* start *
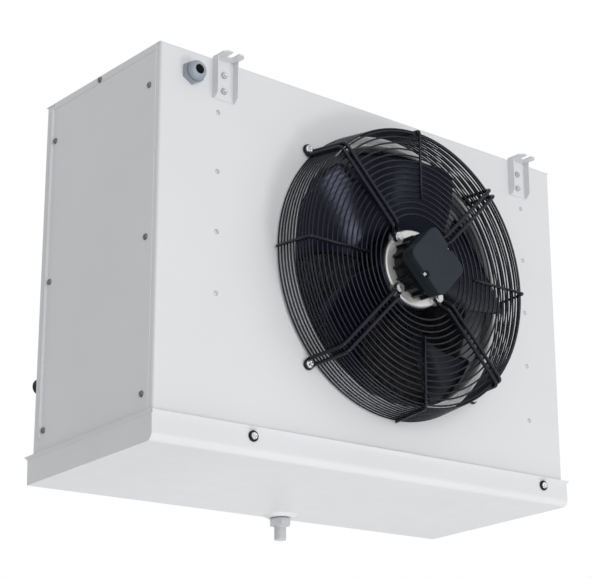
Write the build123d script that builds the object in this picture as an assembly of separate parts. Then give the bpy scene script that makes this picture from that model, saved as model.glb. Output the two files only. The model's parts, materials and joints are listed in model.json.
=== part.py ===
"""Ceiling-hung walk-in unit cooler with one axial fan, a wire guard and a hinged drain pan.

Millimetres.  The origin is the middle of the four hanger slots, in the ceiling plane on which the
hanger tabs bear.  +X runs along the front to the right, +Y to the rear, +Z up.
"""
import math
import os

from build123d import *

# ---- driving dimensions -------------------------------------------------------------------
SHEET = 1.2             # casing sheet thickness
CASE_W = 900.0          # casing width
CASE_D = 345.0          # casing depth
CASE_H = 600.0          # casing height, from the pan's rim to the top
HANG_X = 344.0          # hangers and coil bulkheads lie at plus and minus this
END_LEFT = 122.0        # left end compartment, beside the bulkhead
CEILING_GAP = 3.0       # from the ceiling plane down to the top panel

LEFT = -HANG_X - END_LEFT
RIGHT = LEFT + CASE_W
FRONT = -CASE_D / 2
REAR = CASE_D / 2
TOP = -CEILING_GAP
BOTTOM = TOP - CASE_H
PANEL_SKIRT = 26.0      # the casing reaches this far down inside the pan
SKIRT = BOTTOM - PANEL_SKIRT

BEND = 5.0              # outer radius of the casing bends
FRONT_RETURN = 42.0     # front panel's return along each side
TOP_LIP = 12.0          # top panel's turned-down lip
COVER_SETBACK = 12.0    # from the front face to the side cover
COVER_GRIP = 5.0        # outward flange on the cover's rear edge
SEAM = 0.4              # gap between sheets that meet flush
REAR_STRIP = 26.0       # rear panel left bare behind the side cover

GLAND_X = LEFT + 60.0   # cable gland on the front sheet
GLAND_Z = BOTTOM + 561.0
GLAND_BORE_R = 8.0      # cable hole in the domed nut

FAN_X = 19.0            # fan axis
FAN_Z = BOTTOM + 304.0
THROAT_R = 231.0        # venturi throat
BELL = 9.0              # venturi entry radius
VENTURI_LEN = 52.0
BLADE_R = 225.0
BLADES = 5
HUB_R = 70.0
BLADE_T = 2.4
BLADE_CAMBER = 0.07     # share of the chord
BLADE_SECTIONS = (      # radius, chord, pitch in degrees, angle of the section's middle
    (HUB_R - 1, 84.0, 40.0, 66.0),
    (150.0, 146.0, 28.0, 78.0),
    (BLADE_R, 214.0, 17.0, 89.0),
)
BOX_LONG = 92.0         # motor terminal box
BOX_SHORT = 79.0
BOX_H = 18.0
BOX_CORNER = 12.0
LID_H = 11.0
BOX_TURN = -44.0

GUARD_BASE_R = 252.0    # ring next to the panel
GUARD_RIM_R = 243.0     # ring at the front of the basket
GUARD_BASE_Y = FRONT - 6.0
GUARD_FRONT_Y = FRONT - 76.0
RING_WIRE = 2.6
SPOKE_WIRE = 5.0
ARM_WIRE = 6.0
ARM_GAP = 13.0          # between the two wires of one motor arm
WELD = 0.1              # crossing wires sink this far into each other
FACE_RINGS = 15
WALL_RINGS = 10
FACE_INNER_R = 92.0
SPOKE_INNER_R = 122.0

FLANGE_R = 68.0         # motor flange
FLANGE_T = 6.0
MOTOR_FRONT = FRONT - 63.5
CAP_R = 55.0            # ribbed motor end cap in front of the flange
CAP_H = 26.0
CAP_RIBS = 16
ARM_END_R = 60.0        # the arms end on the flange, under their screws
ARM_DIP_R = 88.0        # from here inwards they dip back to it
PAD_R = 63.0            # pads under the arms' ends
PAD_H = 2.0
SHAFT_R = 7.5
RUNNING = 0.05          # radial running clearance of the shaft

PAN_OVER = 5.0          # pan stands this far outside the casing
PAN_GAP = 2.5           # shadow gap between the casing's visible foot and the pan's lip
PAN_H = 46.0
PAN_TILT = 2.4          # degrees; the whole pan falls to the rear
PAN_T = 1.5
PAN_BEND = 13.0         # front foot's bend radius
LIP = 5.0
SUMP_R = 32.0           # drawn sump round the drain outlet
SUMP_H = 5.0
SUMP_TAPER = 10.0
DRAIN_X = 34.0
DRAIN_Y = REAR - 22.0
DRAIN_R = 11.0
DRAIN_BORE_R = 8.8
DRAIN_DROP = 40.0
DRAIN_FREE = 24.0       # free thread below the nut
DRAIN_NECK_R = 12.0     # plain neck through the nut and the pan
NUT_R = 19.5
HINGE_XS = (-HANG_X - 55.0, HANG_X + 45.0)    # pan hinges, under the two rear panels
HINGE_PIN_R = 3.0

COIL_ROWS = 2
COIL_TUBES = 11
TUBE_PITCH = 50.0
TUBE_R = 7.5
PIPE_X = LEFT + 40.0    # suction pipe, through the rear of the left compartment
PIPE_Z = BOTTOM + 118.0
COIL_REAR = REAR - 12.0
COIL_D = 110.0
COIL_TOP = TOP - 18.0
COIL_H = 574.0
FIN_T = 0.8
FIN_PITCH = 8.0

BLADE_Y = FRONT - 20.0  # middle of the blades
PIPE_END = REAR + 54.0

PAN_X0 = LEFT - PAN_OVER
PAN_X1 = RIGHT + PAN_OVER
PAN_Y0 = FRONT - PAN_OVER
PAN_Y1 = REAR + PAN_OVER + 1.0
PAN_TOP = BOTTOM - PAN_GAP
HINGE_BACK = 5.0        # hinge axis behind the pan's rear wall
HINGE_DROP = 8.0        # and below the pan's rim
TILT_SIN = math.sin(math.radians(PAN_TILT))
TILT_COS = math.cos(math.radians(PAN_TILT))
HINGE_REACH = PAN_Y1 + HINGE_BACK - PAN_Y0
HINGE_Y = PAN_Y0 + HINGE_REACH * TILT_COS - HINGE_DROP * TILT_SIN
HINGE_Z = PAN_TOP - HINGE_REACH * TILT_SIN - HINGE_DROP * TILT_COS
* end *
In this exercise, copy only the lines from the opening line of the material through the line where "from build123d import *" appears.

▸ **Response for this exercise**
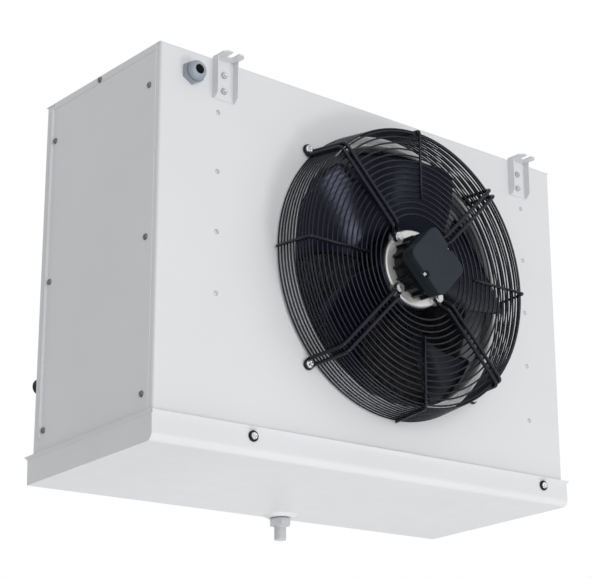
Write the build123d script that builds the object in this picture as an assembly of separate parts. Then give the bpy scene script that makes this picture from that model, saved as model.glb. Output the two files only. The model's parts, materials and joints are listed in model.json.
=== part.py ===
"""Ceiling-hung walk-in unit cooler with one axial fan, a wire guard and a hinged drain pan.

Millimetres.  The origin is the middle of the four hanger slots, in the ceiling plane on which the
hanger tabs bear.  +X runs along the front to the right, +Y to the rear, +Z up.
"""
import math
import os

from build123d import *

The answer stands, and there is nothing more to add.